Another view of the Magnolia, next to the Adolphus--recognizable from the beer stein in place up top.
The Majestic Theater, the only one of the line of theaters that used to be on Elm.
The Majestic in 1937, the year that "Souls at Sea," with Gary Cooper, was released. Next door was the Melba and beyond were the Tower, Palace, Rialto, Capital, Dallas, and Strand.
Downtown had lots of other kinds of businesses. Here's one of the stalwarts: Woolworth's, from about 1910. It's been handsomely redone as a restaurant.
Entrance, with the old double swinging doors.
There were supermarkets, too, including Piggly Wiggly. The chain began in Memphis and arrived in Dallas about 1920 with its pioneering self-service. The downtown stores are gone but the hulk of this one survives in The Cedars, just to the south.
Downtown had lots of other government buildings besides the courthouse. This is the ill-fated Texas Schoolbook Depository.
It's been renamed.
There were factories, too, including this Ford assembly plant, which opened in Deep Ellum in 1914. It became a hat factory in 1955, but that closed in 1986, and the place sat empty until its conversion into... but you know the answer.
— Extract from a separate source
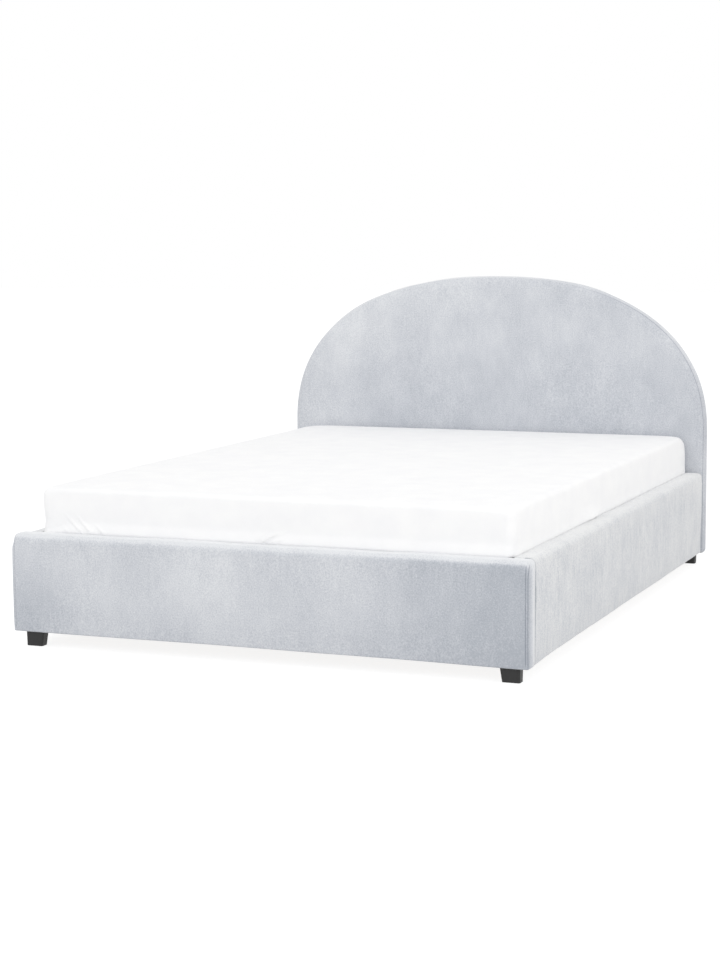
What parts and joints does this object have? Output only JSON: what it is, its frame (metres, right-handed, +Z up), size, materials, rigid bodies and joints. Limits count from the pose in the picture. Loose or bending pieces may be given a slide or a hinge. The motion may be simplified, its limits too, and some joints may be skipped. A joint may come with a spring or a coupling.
{
  "type": "double bed",
  "caption": "Upholstered double bed with an arched headboard, low padded rails, short feet and a gas-strut lift-up slatted platform over storage, with mattress and fitted sheet.",
  "frame": {"origin": "on the floor, at the middle of the bed's outline", "axes": "+X to the right of someone who stands at the foot and faces the headboard, +Y from foot to head, +Z up"},
  "size_m": [1.544, 2.125, 1.008],
  "materials": {
    "velvet": "matte",
    "back_cloth": "matte",
    "board": "matte",
    "slat_wood": "satin",
    "foot_plastic": "satin",
    "holder_plastic": "matte",
    "rubber_pad": "matte",
    "zinc_steel": "satin",
    "black_steel": "satin",
    "lift_steel": "satin",
    "strut_black": "gloss",
    "strut_chrome": "polished",
    "webbing": "matte",
    "ticking": "matte",
    "sheet_cotton": "matte"
  },
  "bodies": {
    "frame": {"headboard_board": "board", "headboard_pad": "velvet", "headboard_back_cloth": "back_cloth", "footboard_board": "board", "footboard_cover": "velvet", "left_rail_board": "board", "right_rail_board": "board", "left_rail_cover": "velvet", "right_rail_cover": "velvet", "corner_brackets": "zinc_steel", "corner_bolts": "zinc_steel", "corner_feet": "foot_plastic", "foot_studs": "zinc_steel", "middle_feet": "foot_plastic", "floor_ledges": "board", "floor_middle_rail": "board", "middle_rail_angles": "zinc_steel", "floor_battens": "board", "floor_panels": "board", "left_platform_ledge": "black_steel", "right_platform_ledge": "black_steel", "foot_platform_ledge": "black_steel", "ledge_pads": "rubber_pad", "left_base_plate": "lift_steel", "right_base_plate": "lift_steel", "base_plate_bolts": "zinc_steel", "base_pivot_pins": "zinc_steel", "strut_low_pins": "zinc_steel"},
    "front_arms": {"left_front_arm": "lift_steel", "right_front_arm": "lift_steel", "strut_top_pins": "zinc_steel"},
    "rear_arms": {"left_rear_arm": "lift_steel", "right_rear_arm": "lift_steel"},
    "platform": {"left_hinge_plate": "lift_steel", "right_hinge_plate": "lift_steel", "hinge_plate_bolts": "zinc_steel", "platform_pivot_pins": "zinc_steel", "left_side_tube": "black_steel", "right_side_tube": "black_steel", "head_tube": "black_steel", "foot_tube": "black_steel", "middle_tube": "black_steel", "cross_tubes": "black_steel", "left_slats": "slat_wood", "right_slats": "slat_wood", "slat_end_holders": "holder_plastic", "slat_middle_holders": "holder_plastic", "pull_strap": "webbing", "mattress": "ticking", "fitted_sheet": "sheet_cotton"},
    "strut_cylinders": {"left_strut_cylinder": "strut_black", "right_strut_cylinder": "strut_black"},
    "strut_rods": {"left_strut_rod": "strut_chrome", "right_strut_rod": "strut_chrome"}
  },
  "joints": [
    {"name": "platform_lift", "type": "hinge", "parent": "frame", "child": "front_arms", "pos_m": [0, 0.3555, 0.118], "axis": [1, 0, 0], "range_deg": [0, 36.7]},
    {"name": "platform_tilt", "type": "hinge", "parent": "front_arms", "child": "platform", "pos_m": [0, 0.6945, 0.239], "axis": [1, 0, 0], "range_deg": [-67.7, 0]},
    {"name": "rear_arm_turn", "type": "hinge", "parent": "frame", "child": "rear_arms", "pos_m": [0, 0.5425, 0.125], "axis": [1, 0, 0], "range_deg": [0, 44]},
    {"name": "strut_foot_turn", "type": "hinge", "parent": "frame", "child": "strut_cylinders", "pos_m": [0, 0.7305, 0.11], "axis": [1, 0, 0], "range_deg": [0, 0.6]},
    {"name": "strut_head_turn", "type": "hinge", "parent": "front_arms", "child": "strut_rods", "pos_m": [0, 0.3995, 0.203], "axis": [1, 0, 0], "range_deg": [-36.3, 0]}
  ],
  "couplings": [
    {"joint": "platform_tilt", "follows": "platform_lift", "ratio": -1.8411},
    {"joint": "rear_arm_turn", "follows": "platform_lift", "ratio": 1.1958},
    {"joint": "strut_foot_turn", "follows": "platform_lift", "ratio": 0.01468},
    {"joint": "strut_head_turn", "follows": "platform_lift", "ratio": -0.98532}
  ]
}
A similar transformation occurred with this enormous warehouse for the Sear's catalog business. The building has lost the decorative tower it once had but is otherwise intact, with apartments above some lower levels devoted to office and studio space. The small building in the foreground was once the Sears cafeteria.
Downtown in the 1920s. In the distance is the world's first hotel to carry the name Hilton. The building still stands but has had a whole series of names since Hilton moved out about 1950. Most recently, it's been The Indigo.
A view about the same time of Lamar Street, with Sanger's prominently signed.
What Pacific Avenue was supposed to look like after the removal of the Texas and Pacific tracks. It never got to be either so broad or so lined with neoclassical buildings.
An aerial view in the 1930s, showing U.S. 80 coming east from Fort Worth and splitting at Dealy Plaza into Elm, Main, and Commerce. The schoolbook depository is on the left. The old courthouse is on the right side of Main.